Some manufacturers are already reacting by slashing MSRPs. They know they can't sell these cars at a $10,000 premium without help. If the credit vanishes, expect to see "Market Adjustments" that actually go down for once.

Actionable Steps for Car Buyers

If you are looking at an EV right now, you need a strategy. Don't just wing it at the dealership.

  • Verify the VIN: Before you sign anything, use the FuelEconomy.gov tax credit lookup tool. It’s the only source of truth. Enter the specific VIN of the car on the lot. Do not trust the sticker.
  • The "Point of Sale" Transfer: Since 2024, you can transfer the credit directly to the dealer to use as a down payment. This is way better than waiting until tax season. If the dealer says they "don't do that," find a different dealer. They're being lazy.
  • Check State Incentives: States like Colorado and California have their own piles of cash. In Colorado, you can sometimes stack another $5,000 on top of the federal credit. Even if the federal EV tax credit ending happens, these state pools might stick around longer.
  • Look at Used EVs: There’s a separate $4,000 credit for used EVs that cost less than $25,000. The rules for this are slightly different and haven't been targeted as aggressively as the new car credits.
  • Audit Your Tax Liability: Remember, this is a non-refundable credit (unless you do the point-of-sale transfer). If you don't owe enough in taxes at the end of the year, you don't get the full benefit.
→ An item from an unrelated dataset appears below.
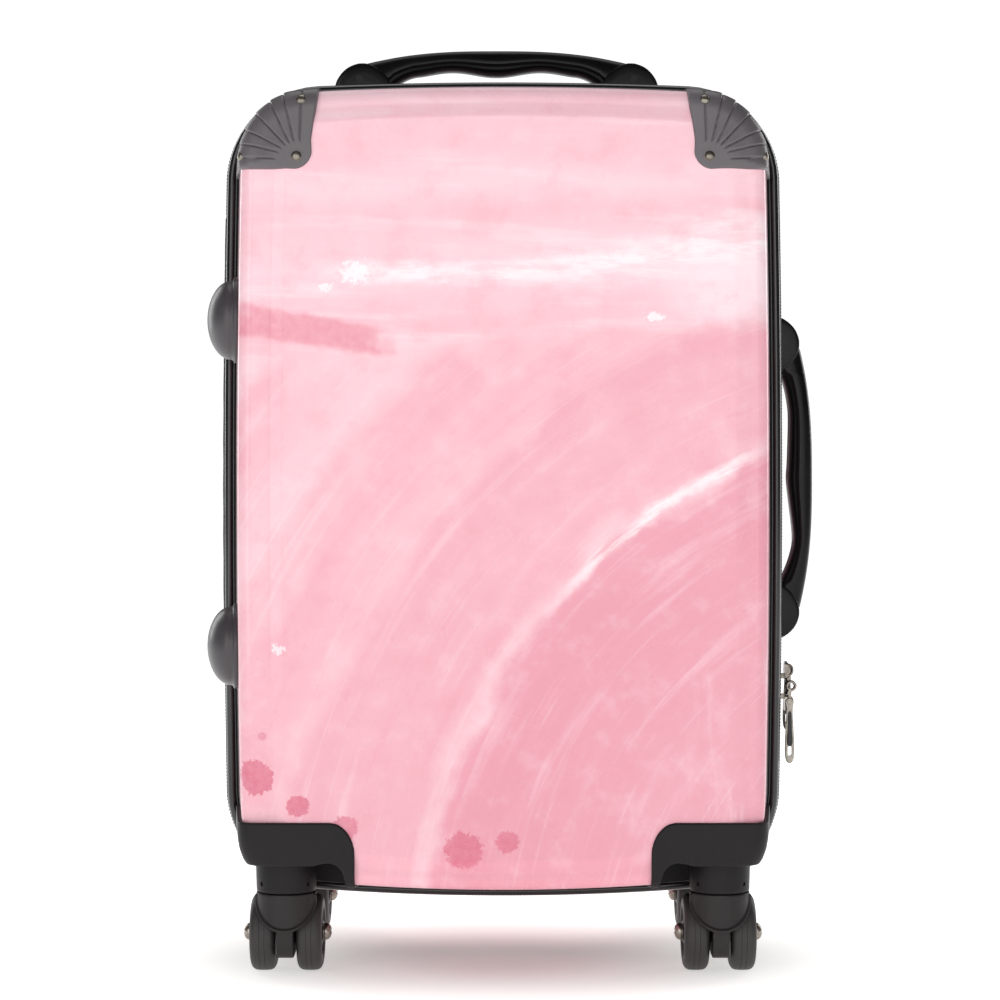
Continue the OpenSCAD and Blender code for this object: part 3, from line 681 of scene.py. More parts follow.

The reality of the EV tax credit ending is that it's going to make the market more honest, but much more expensive in the short term. If you want the discount, the "wait and see" approach is officially a bad idea. Prices aren't going down fast enough to offset a $7,500 loss in government support.

Buying an EV in 2026 is no longer about saving the planet—it’s about timing the bureaucracy. Get your paperwork in order, verify your income eligibility, and make sure that the specific battery in the specific car you’re buying hasn't been "blacklisted" by a new regulation issued three days ago. It's an exhausting way to buy a car, but $7,500 is a lot of money to leave on the table just because you didn't check the latest Treasury Department update.